Christina v. R. Z. Adams Co., Inc.

Annotate this Case
[Civ. No. 10920. Second Appellate District, Division One. August 20, 1936.]

N. CHRISTINA, Appellant, v. THE R. Z. ADAMS CO., INC. (a Corporation), et al., Respondents.

COUNSEL

Edmund Nelson, Howard Waterman, Louis Ferrari and Freston & Files for Appellant.

Lawrence B. Martin for Respondents.

OPINION

Houser, P. J.

It appears that, as grounds for an order by which their demurrer to the complaint in the above-entitled action would be sustained, the defendants specified not only that the complaint did not state facts sufficient to constitute a cause of action, but as well, that the alleged [16 Cal. App. 2d 140] cause of action was barred by the provisions of subsection 1 of section 337 of the Code of Civil Procedure; and that the ruling on said demurrer that was made by the trial court, as was shown by the minute entry thereof, was that "by consent said demurrer is sustained without leave to amend".

Respondents contend that such consent constituted a waiver of the right to appeal from the ensuing judgment. In answer thereto, it is asserted that no consent to the ruling on the demurrer as it appears in the minutes of the court was given by appellant. In that regard, a determination of the question thus presented depends primarily upon the presumption of correctness that attaches to the record that was made by the trial court; and secondarily, upon the facts and circumstances that both immediately and shortly thereafter attended the situation.
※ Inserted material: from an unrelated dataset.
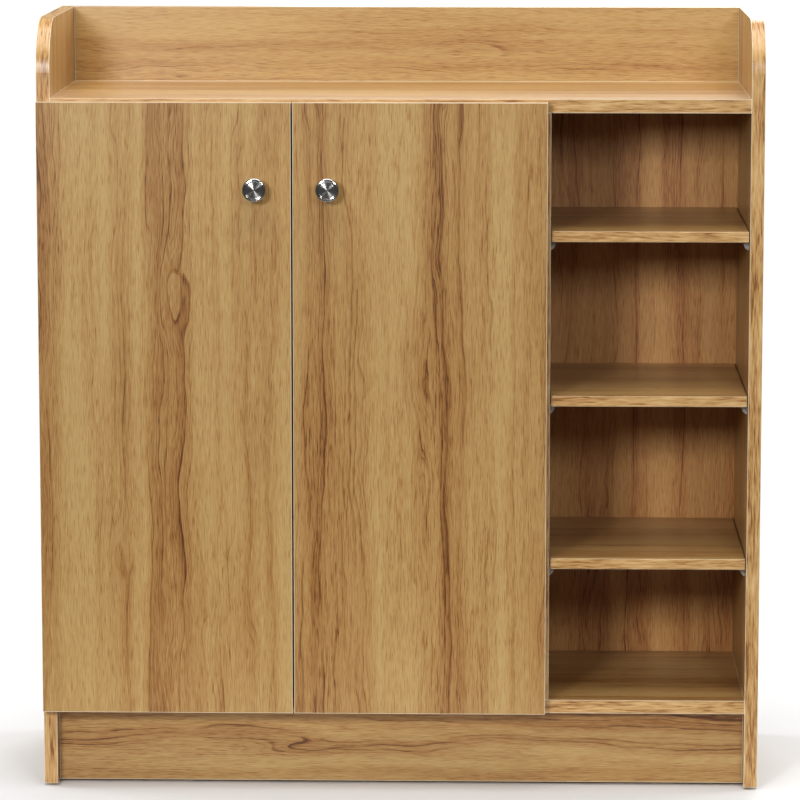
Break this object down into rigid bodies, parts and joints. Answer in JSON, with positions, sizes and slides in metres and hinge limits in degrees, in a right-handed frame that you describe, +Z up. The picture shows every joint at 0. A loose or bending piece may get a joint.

[1] Regarding the secondary inquiry, considering the fact that many months elapsed after the ruling on the demurrer was made before the correctness of the "consent" element thereof was questioned, in the course of which period of time, and as a natural consequence thereof, the memories of the respective parties must have become somewhat dulled with reference thereto, it is not at all remarkable that a difference should be disclosed in detail respecting the language that had been used by appellant at or about the time when the alleged consent was given. But as to the first and controlling element, it is obvious that considering the state of the record, the burden of establishing that the minutes of the trial court did not correctly reflect the facts that were presented at the time when the order was made rested on appellant. From a review of the several affidavits that were filed herein by the respective parties, this court is convinced that appellant has failed to sustain the burden that the law has placed upon appellant in that regard; with the result that, in substance and effect, it must be held that plaintiff did consent that the demurrer theretofore interposed by defendant to the complaint should be sustained "without leave to amend". [2] In such circumstances, the authorities are numerous, in substance, that the plaintiff waived the right of appeal from the judgment, and thereafter was not privileged to test the question of the sufficiency of the complaint by such an appeal. (Adams v. Southern Pacific Co., 109 Cal. App. 728, 731 [293 [16 Cal. App. 2d 141] P. 681]; Reed v. Murphy, 196 Cal. 395 [238 P. 78], and authorities therein respectively cited.)

It becomes unnecessary to pass upon other questions that are suggested by either appellant or respondents. The judgment is affirmed.

York, J., and Doran, J., concurred.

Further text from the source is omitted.